Crescemos num mundo habituado a distinguir, pelo peso simbólico, que a arquitectura dos edifícios lhes confere parte do seu estatuto. Os museus, ninguém duvida, são dos espaços mais épicos que ocupam as cidades e as galerias, elegantes espaços, geralmente de montras grandes, luzes fortes e disposição sui-generis. Contudo, com o surgimento da internet e o advento da digitalização, criaram-se novos espaços, não físicos, onde a nossa experiência conhece outros limites, se rege por outros vocábulos.
Exemplo disso é o trabalho de Manuel Rossner para a galeria berlinense König Galerie. Em Surprisingly This Rather Works, o artista expande o espaço expositivo para além do espaço físico e criou uma aplicação que nos imerge numa das suas criações site-specific. A app chama-se König Galerie (iOS e Android) e não podia ser mais simples. Depois de descarregarmos e abrirmos a aplicação, somos um pequeno boneco que, como em qualquer jogo, se desloca pelo espaço. A diferença é que neste jogo, em vez de termos uma missão de acção, temos uma missão de contemplação – observar por todos os ângulos os trabalhos do artista.

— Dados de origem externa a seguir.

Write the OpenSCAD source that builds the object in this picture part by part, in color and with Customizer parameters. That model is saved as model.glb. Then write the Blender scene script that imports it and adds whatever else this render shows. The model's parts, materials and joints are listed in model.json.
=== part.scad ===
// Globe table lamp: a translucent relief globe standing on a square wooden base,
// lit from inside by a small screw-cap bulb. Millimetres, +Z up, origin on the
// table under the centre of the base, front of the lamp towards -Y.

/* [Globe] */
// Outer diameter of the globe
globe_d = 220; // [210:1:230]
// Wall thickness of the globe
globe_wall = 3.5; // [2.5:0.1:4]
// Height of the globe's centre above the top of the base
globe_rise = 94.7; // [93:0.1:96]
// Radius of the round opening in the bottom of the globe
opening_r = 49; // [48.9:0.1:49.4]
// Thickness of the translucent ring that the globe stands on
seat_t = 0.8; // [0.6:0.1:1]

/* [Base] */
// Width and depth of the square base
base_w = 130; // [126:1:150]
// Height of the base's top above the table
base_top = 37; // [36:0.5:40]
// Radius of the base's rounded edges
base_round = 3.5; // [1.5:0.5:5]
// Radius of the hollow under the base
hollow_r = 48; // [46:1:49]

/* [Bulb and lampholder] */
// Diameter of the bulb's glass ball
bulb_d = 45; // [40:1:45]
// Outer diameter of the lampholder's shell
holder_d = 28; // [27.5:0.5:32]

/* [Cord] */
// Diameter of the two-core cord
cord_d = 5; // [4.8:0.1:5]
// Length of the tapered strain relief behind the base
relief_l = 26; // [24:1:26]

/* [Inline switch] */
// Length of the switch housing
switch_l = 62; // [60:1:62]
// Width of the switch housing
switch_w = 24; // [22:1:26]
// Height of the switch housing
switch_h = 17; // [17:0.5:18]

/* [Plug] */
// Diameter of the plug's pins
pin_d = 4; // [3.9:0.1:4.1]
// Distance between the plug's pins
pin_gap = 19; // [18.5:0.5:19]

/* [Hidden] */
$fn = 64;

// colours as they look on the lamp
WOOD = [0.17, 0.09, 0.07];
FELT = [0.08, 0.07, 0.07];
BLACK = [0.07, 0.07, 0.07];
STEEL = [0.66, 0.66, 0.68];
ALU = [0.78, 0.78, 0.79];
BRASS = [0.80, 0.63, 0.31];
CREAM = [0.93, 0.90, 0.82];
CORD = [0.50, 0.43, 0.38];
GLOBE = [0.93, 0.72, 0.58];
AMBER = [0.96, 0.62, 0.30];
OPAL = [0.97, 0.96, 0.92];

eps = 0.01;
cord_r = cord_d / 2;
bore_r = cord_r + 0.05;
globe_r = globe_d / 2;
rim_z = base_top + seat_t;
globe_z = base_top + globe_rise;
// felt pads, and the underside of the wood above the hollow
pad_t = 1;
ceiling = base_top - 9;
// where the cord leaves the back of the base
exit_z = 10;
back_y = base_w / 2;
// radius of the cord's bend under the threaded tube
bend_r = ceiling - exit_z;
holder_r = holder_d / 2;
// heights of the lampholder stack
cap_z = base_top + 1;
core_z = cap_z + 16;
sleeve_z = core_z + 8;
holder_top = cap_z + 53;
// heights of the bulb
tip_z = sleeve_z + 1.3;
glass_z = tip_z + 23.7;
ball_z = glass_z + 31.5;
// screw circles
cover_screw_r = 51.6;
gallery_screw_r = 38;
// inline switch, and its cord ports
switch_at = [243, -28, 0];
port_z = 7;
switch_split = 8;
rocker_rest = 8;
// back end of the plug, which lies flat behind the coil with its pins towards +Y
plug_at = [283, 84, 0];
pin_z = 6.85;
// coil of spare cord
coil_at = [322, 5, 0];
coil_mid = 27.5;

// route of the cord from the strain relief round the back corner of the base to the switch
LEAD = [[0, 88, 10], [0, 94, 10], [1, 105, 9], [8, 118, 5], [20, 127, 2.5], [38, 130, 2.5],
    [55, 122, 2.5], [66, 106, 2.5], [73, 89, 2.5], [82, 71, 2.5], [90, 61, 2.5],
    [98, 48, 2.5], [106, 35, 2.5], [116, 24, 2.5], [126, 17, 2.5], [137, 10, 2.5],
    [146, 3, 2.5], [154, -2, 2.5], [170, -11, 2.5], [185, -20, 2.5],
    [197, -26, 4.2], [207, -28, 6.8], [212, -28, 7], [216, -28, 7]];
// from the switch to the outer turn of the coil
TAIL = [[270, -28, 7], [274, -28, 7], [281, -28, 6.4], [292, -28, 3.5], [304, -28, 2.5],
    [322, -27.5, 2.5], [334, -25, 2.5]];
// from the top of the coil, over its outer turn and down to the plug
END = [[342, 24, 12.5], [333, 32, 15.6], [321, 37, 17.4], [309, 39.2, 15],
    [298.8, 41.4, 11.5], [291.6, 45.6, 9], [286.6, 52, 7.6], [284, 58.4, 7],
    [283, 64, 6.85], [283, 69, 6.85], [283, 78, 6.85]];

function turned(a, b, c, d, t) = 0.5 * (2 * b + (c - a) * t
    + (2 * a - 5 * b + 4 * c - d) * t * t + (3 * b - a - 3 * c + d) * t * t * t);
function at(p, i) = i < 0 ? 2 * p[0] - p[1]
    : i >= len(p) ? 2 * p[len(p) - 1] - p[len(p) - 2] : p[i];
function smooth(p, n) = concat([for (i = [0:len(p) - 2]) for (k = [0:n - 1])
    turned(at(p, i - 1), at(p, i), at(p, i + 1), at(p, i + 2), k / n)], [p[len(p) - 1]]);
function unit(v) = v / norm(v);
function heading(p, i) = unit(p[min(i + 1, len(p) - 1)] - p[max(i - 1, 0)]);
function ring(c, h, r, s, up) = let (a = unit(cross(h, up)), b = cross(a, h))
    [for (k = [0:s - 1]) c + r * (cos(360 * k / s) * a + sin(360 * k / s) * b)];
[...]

O trabalho-exposição-jogo transporta para o universo digital o estilo que Manuel Rossner costuma expor ao vivo, mas vale-se da imaterialidade desta sua apresentação para ir mais longe, usando como espaço expositivo uma antiga igreja que é actualmente a casa da König Galerie. É nessa igreja que tudo se passa e é por entre as obras de Rossner que somos convidados a jogar, ou na alusão conceptual do artista, a exercitar. A ideia de Rossner foi criar um ambiente virtual interactivo que se assemelhasse com um ginásio para, ao mesmo tempo que mergulha no universo digital, nos lembrar do salto que a tecnologia dá para o universo real com o treino de sistemas de inteligência artificial como o OpenAi.
Aproveitando o espaço de possibilidades infinitas e o facto de a experiência digital (neste caso) não ter qualquer efeito material nos artefactos expostos, o artista convida-nos a visitar a exposição de uma forma diferente, num percurso que nos convida a saltar por cima de obras a entrar dentro de outras. Apesar de o intuito ser a contemplação das peças, a componente jogável não foi de todo descurada, mesmo sendo relativamente simples reserva algumas nuances que tornam a experiência realmente divertida.
Se o trabalho de Rossner cruza de forma vibrante a pintura e a escultura, este seu avanço para o mundo digital cruza não só o suporte em que a experiência decorre como se aproveita desta mudança para criar uma experiência ainda mais interactiva entre visitante e obra de arte. De resto, o corpo de trabalho do artista alemão já revelava essa tendência para novos meios e formatos, nomeadamente numa exploração constante da relação entre o espaço físico e a realidade virtual.